From identifying key areas for improvement and aligning upgrades with customer needs, to building a more customer-centric culture to drive business growth, discovering your current CX Maturity stage helps you gain clarity on where your CX program stands and, more importantly, where it can go.

Ready to discover your Customer Experience Maturity stage?

A Proven Customer Experience Maturity Model

The DRG’s proven Customer Experience Maturity Model gives you a reliable roadmap to CX growth. It has 5 clear stages of CX evolution, each with distinct markers of CX maturity, and a framework for progression from stage to stage. We see brands falling into one of the five CX maturity stages below.

Navigators CX Maturity Stage

Organizations that fit the Navigator profile work hard to understand customer needs and challenges. They do all they can to navigate pain points and wins through customer feedback, which leadership uses to make appropriate recommendations for any needed changes.

Enthusiasts CX Maturity Stage

Companies that fit the Enthusiast profile believe in the important role CX can play for their organization. They value and are enthusiastic about providing a strong customer experience. At this stage, stakeholders are identifying and monitoring specific KPI’s with the goal of improving customer service performance.

Playmakers CX Maturity Stage

Once organizations reach the Playmaker profile, they begin to see the benefits of their CX efforts in action. Playmakers embrace a customer experience mindset – recognizing how employees impact CX, and how CX impacts their overall brand.
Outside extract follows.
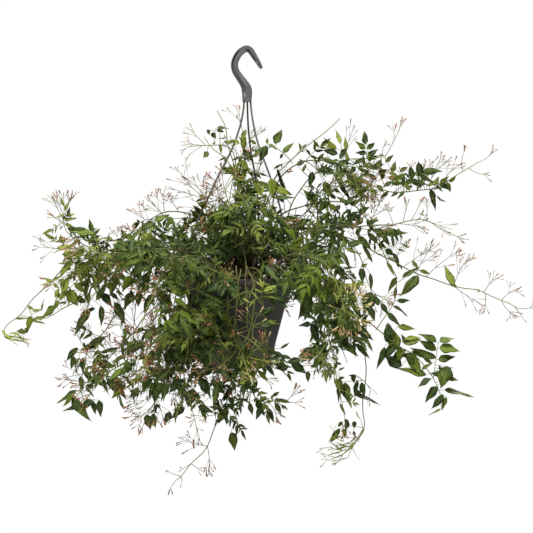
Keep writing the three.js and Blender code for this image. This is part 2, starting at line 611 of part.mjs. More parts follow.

Champions CX Maturity Stage

Organizations that fit the Champion profile have engaged employees at all levels committed to delivering an excellent customer experience. Most business units are taking active steps to increase cross-functional communication and break down CX information silos. There is a sense of company-wide ownership of CX.

Innovators CX Maturity Stage

Once companies reach the Innovator profile, they are widely recognized as being distinctly customer-centric. At this level, customer experience excellence and innovation are defining aspects of the company’s brand. Executives ensure CX objectives are core components of the company’s growth strategy, and employees at all levels feel empowered to meaningfully contribute to those goals.

How we measure Customer Experience Maturity

We’ve identified four indicators that inform a brand’s Customer Experience Maturity Model stage- strategy, culture, execution, and socialization – that represent the facets of a vibrant, customer-centric organization. As a company’s CX maturity evolves, the role each indicator plays will shift.

Strategy

The existence and utilization of a companywide CX strategy, and how deeply that strategy is embedded into a company’s culture and goals, will have a significant impact on growth potential. More than that, the use of customer experience research insights to support brand strategy and define brand identity can also play a role in shaping a company’s market positioning and differentiation.

Culture
Customer-centric organizations demonstrate their commitment to CX through their company culture. The cross-functional communication and collaboration that occur can shape internal attitudes and beliefs about the role CX plays in both business and individual success. In turn, those attitudes and beliefs drive decision-making, behavior, and performance for everyone involved.
Execution
Building a CX strategy and delivering on that strategy are two different initiatives. The depth and breadth of a company’s CX studies, including how well customer dissatisfaction is understood and resolved, and employees’ understanding of their role in execution, will determine the strategy’s overall success. Measuring CX performance across multiple fronts empowers employees to better understand the big picture and drive the overall strategy forward.
Socialization
The story a company tells with its CX research empowers employees to recognize their role in, and determine the actions required for, improving the customer experience. Socializing helps create a culture of customer centricity by embedding customer truths, insights, and improvement opportunities. The keys to successful socialization include tailoring the delivery format to the specific employee group, clearly expressing objectives for sharing, and expectations for what employees should do with the knowledge.

Tips for brands at any stage of customer experience maturity

  • Stay on top of evolving customer, industry, and CX trends. Tap into social media, newsletters, industry publications, and even your CX vendors and partners for the lastest intel.
  • Don’t let your CX program sit idle. Test, modify, and test again. Revisit your North Star metric and KPI’s quarterly.
  • (Over)communicate with stakeholders using socialization tactics.
  • Remember that all employees play a role in your customer’s experience. Hold regular discussions with different employee groups and leaders to learn from their perspectives and encourage problem solving.
  • Keep your greater business goals and challenges in mind at every stage of your CX program. Better yet, tie CX goals to business and employee goals. Share them with your research partners to help you further maximize your program’s impact.